2. Do something…….. different

In his book “Necessary Endings,” Dr Henry Cloud suggests that in order to move forward it is often necessary to let go of something we have clung to for too long. Sometimes it’s a behavior, sometimes it’s a relationship, sometimes its attitude or belief system.

Someone described insanity as doing the same thing over and over again expecting a different result.  Then sanity is letting go and doing something different.  Marylin Monroe’s song “Some thing has Got to Give” was more spot on than we thought.

Maybe we need to let go of pride and say, “I need help.”  (Of course this would never be my issue)  Or maybe there are control issues that keeps you from seeking help.  (Of course I am above that as well)

Yeah right! It has only taken me 65 years to begin to cleanse my soul.

3. Air out the room

It is amazing the insights that come to us when we talk out loud about what we are feeling inside.  The most valuable skill  of a therapist is the ability to listen without judging, then hold up what you have expressed so you can smell it, see what it is, and do something about it.  Find friends, a pastor, a doctor, a counselor who cares about you, will listen to you and be honest with you.

Then one day you will lose a file, or a sock or someone will lay a new burden on shoulders already bent with responsibility. The match will have been lit. You will feel it’s heat, but there will be no explosion. The match will go out leaving only a wisp of harmless smoke.
I know!

I  have been there. I thank God for where I am now!  The air is so much sweeter.  I can breathe.  I can face the day.

Please let me know if any of this is helpful.

I would love to hear about the matches and explosions in your life and how you have dealt with them.

Comments

  1. Great thoughts, Ken. I always say that emotions are a formidable foe. Emotional decisions are seldom wise decisions. That’s why car dealers don’t want you to go home and think about your potential purchase. They need our emotional decisions. The harder we try to control our emotions, the more difficult it seems to be. These tips will certainly make their way into my life and, hopefully, into the lives of those I influence.

    1. Emotions can be our friend or our enemy. Depends on what they are anchored to. Thanks so much for your comment, Terry.

  2. Ken, perhaps this was written just for me.
    I am currently rebuilding, restoring, and healing after a major explosion. Not an explosion of anger, but an explosion of the one bad decision that can destroy everything – a marriage, children, friendships, career.
    I’m learning there is strength in vulnerability. As men, we often believe just the opposite. Vulnerability = Weakness. However, through confessing, admitting I need help, admitting that I am tired of trying to control everything, I am witnessing incredible faithfulness of a loving God. I have now gotten out of my own way and allowed God to work.
    Guilt and shame are present daily, but for now, the room is being aired out.
    Thank you for sharing your wisdom, Ken.

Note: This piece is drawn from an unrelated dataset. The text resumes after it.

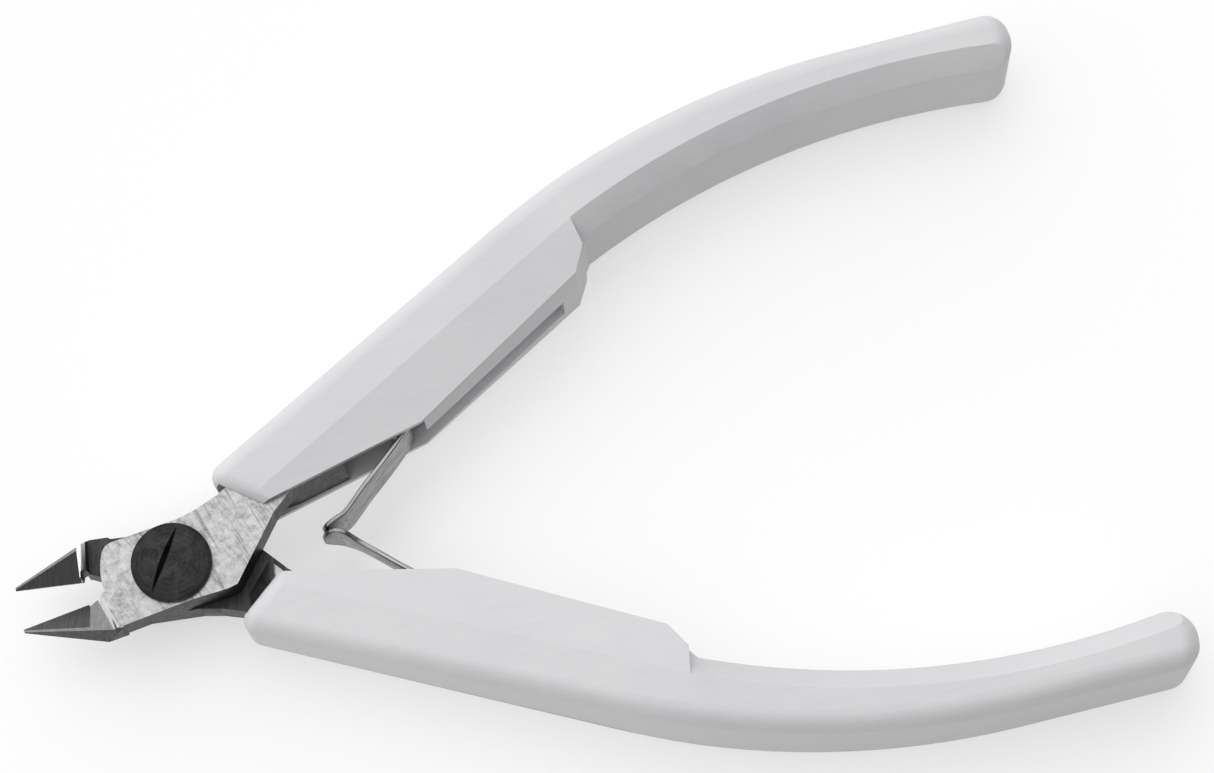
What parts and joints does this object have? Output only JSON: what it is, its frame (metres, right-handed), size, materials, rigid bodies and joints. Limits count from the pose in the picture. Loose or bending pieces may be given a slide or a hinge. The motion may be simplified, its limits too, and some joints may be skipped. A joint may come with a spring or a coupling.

    1. Thank you for your transparency and honesty. It is a sign of gratefulness and an honor to God. I pray for your continued healing.

  3. You have no idea how much I needed to read this today! But God knew!!! I have been praying about my own frustrations and anger over the attitude of another… I love your comment that we can’t change others… and I am learning that I can allow God to change me! Thank you, Ken, once again…

  4. I am inn this now. I am getting some professional counseling, as is my husband. This morning’s sermon was on diffusing anger before it goes into sin. We are in our second year of trials in o ur family…involving my husband’s health and our daughter’s nasty divorce…and I am trying to finish up some courses in college. To say the least, I have had to be in humility lessons again. The “missing socks” have already exploded and spilled around the room. I have lost count on my bursts of anger because of fear of the future, stress to keep my A GPA, my husband’s job situation and the emotions with our daughter, added to this loss of good sleep. So, Scripture says He will give me rest. So will continue to be in His word, exercise and get some good sleep.